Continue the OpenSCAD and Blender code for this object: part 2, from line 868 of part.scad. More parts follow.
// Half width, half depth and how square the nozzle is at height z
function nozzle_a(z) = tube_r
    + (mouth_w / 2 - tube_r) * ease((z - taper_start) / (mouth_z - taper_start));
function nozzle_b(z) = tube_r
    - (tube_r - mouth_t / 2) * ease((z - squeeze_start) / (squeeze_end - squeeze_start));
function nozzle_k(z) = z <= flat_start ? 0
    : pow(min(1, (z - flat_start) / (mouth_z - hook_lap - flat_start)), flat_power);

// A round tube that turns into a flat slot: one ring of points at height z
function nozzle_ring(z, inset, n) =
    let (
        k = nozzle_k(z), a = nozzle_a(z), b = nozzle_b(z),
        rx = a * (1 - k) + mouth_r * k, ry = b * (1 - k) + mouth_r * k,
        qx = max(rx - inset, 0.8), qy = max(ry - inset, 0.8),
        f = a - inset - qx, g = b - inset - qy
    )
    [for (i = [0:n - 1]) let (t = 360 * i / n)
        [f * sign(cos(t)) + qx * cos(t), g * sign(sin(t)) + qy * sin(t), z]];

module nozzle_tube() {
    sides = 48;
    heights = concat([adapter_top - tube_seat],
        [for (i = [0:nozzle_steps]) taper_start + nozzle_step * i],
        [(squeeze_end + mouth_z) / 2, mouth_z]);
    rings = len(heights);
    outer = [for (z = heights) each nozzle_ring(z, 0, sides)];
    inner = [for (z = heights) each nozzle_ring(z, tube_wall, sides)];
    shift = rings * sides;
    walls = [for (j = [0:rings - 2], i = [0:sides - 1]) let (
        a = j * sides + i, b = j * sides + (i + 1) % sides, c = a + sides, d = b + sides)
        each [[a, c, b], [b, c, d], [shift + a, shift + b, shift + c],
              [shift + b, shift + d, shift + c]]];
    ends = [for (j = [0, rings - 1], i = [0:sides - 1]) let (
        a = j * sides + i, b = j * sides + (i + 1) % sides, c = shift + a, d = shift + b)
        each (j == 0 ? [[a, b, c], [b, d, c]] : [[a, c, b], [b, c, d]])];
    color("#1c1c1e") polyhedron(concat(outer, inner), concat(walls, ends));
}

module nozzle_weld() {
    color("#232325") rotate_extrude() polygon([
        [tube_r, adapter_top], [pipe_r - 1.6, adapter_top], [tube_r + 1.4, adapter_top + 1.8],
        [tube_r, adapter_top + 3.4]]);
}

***

• The exercise: Exactly repeat the lines above, from the opening line through the one with "- flat_start)), flat_power);", and include nothing else.

• Solution:
Continue the OpenSCAD and Blender code for this object: part 2, from line 868 of part.scad. More parts follow.
// Half width, half depth and how square the nozzle is at height z
function nozzle_a(z) = tube_r
    + (mouth_w / 2 - tube_r) * ease((z - taper_start) / (mouth_z - taper_start));
function nozzle_b(z) = tube_r
    - (tube_r - mouth_t / 2) * ease((z - squeeze_start) / (squeeze_end - squeeze_start));
function nozzle_k(z) = z <= flat_start ? 0
    : pow(min(1, (z - flat_start) / (mouth_z - hook_lap - flat_start)), flat_power);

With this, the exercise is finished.